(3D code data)
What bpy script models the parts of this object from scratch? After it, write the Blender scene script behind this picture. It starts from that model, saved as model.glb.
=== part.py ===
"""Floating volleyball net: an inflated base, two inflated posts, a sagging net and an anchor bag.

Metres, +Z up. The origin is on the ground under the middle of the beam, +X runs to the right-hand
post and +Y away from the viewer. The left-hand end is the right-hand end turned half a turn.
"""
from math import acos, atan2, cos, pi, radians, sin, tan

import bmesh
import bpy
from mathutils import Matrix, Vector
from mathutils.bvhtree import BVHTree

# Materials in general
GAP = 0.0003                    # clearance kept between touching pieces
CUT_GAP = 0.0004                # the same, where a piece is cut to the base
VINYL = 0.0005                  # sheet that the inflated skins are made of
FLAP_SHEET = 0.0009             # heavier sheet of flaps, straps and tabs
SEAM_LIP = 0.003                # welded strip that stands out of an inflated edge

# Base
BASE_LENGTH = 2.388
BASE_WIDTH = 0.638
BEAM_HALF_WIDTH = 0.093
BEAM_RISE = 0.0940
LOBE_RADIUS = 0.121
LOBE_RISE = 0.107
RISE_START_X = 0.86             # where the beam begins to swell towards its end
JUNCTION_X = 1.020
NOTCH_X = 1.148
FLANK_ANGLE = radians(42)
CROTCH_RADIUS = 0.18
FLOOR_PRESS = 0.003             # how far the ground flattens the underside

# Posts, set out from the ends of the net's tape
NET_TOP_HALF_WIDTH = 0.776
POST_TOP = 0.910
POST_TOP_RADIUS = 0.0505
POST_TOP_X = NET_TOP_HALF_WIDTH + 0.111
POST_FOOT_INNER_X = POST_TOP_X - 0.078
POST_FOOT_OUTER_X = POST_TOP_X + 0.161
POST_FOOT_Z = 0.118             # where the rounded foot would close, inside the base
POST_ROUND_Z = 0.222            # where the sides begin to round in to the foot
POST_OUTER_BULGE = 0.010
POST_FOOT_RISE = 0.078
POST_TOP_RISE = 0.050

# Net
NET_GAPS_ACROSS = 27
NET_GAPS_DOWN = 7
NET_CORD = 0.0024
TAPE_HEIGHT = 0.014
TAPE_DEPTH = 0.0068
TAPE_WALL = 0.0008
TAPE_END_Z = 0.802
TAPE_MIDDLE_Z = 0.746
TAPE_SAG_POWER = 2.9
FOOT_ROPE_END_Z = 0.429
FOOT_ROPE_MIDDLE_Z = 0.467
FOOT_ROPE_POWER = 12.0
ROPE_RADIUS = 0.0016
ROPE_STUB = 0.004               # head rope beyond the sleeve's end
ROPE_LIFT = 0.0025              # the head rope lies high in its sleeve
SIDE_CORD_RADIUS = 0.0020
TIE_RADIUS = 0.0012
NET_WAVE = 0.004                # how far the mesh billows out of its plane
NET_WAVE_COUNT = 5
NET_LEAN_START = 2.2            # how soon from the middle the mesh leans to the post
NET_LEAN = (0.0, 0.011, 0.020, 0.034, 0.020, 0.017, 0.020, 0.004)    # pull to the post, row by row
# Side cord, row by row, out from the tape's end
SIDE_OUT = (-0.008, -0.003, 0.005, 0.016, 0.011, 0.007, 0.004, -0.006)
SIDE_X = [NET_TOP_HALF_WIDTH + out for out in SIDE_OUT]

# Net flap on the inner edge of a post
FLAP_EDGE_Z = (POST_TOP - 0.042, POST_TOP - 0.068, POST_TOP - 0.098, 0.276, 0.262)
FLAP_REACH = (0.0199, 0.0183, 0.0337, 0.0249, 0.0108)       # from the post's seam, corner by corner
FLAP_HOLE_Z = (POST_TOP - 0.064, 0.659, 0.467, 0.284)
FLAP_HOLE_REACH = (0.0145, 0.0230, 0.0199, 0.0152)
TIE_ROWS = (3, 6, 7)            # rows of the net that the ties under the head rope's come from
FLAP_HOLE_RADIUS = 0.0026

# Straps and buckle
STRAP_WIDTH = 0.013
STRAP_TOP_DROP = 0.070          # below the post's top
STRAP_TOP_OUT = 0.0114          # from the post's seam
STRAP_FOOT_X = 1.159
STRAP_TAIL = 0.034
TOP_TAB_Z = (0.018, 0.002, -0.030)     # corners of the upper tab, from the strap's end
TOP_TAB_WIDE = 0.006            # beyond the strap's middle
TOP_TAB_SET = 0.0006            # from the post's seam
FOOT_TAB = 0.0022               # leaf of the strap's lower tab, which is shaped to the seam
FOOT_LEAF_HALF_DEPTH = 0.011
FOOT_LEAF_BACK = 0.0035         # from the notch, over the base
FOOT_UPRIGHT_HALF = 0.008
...
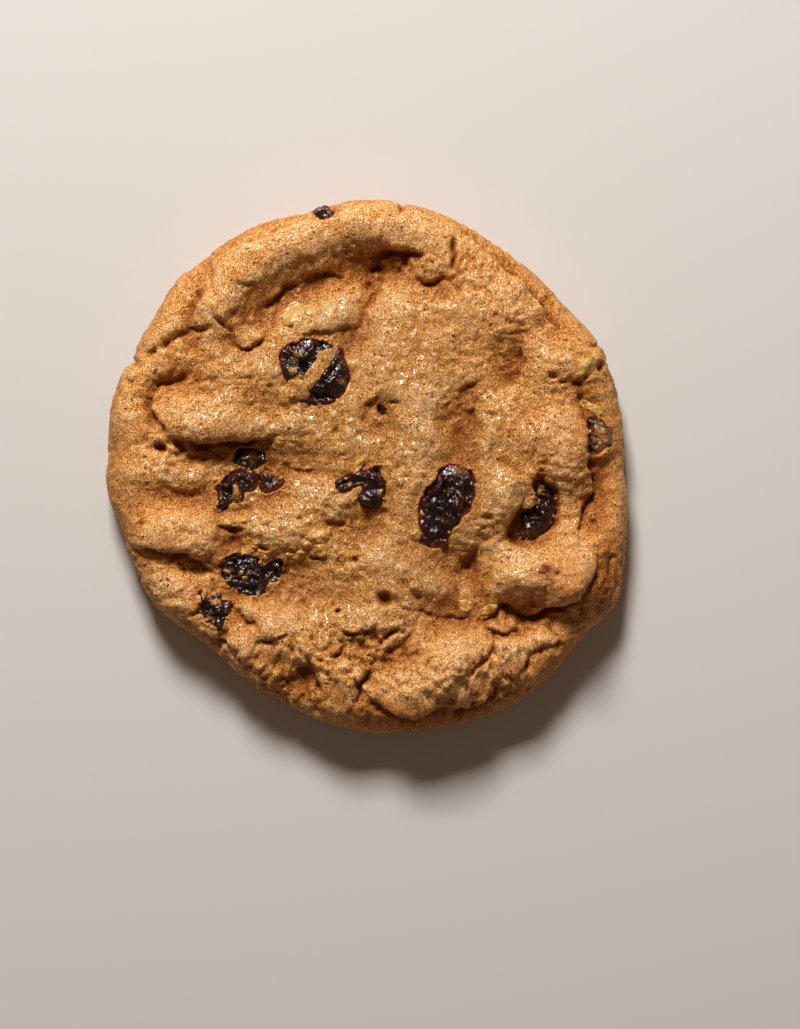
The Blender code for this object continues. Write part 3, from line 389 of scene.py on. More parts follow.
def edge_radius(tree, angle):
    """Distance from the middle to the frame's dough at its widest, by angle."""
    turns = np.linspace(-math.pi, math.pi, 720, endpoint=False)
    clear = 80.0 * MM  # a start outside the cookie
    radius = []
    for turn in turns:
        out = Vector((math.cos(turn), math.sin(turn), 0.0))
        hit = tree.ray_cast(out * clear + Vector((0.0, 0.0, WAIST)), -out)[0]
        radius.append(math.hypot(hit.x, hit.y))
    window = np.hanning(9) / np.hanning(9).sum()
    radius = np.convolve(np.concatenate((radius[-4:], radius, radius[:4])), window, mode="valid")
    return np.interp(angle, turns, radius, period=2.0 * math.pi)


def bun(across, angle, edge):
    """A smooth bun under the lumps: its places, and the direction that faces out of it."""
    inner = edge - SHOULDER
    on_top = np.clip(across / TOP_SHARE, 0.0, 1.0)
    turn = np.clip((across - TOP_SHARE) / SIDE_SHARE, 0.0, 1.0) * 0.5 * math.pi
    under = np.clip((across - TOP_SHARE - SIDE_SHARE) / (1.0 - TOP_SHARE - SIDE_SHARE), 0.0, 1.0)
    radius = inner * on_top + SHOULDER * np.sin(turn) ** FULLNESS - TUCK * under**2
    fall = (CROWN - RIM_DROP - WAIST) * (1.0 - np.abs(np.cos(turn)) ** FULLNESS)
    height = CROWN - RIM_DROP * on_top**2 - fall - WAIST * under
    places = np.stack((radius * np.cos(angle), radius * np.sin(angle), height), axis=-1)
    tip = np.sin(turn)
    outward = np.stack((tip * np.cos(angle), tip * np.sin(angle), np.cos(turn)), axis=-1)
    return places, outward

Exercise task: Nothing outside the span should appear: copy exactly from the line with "The Blender code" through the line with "return np.interp(angle, turns, radius, period=2.0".

Solution below:
The Blender code for this object continues. Write part 3, from line 389 of scene.py on. More parts follow.
def edge_radius(tree, angle):
    """Distance from the middle to the frame's dough at its widest, by angle."""
    turns = np.linspace(-math.pi, math.pi, 720, endpoint=False)
    clear = 80.0 * MM  # a start outside the cookie
    radius = []
    for turn in turns:
        out = Vector((math.cos(turn), math.sin(turn), 0.0))
        hit = tree.ray_cast(out * clear + Vector((0.0, 0.0, WAIST)), -out)[0]
        radius.append(math.hypot(hit.x, hit.y))
    window = np.hanning(9) / np.hanning(9).sum()
    radius = np.convolve(np.concatenate((radius[-4:], radius, radius[:4])), window, mode="valid")
    return np.interp(angle, turns, radius, period=2.0 * math.pi)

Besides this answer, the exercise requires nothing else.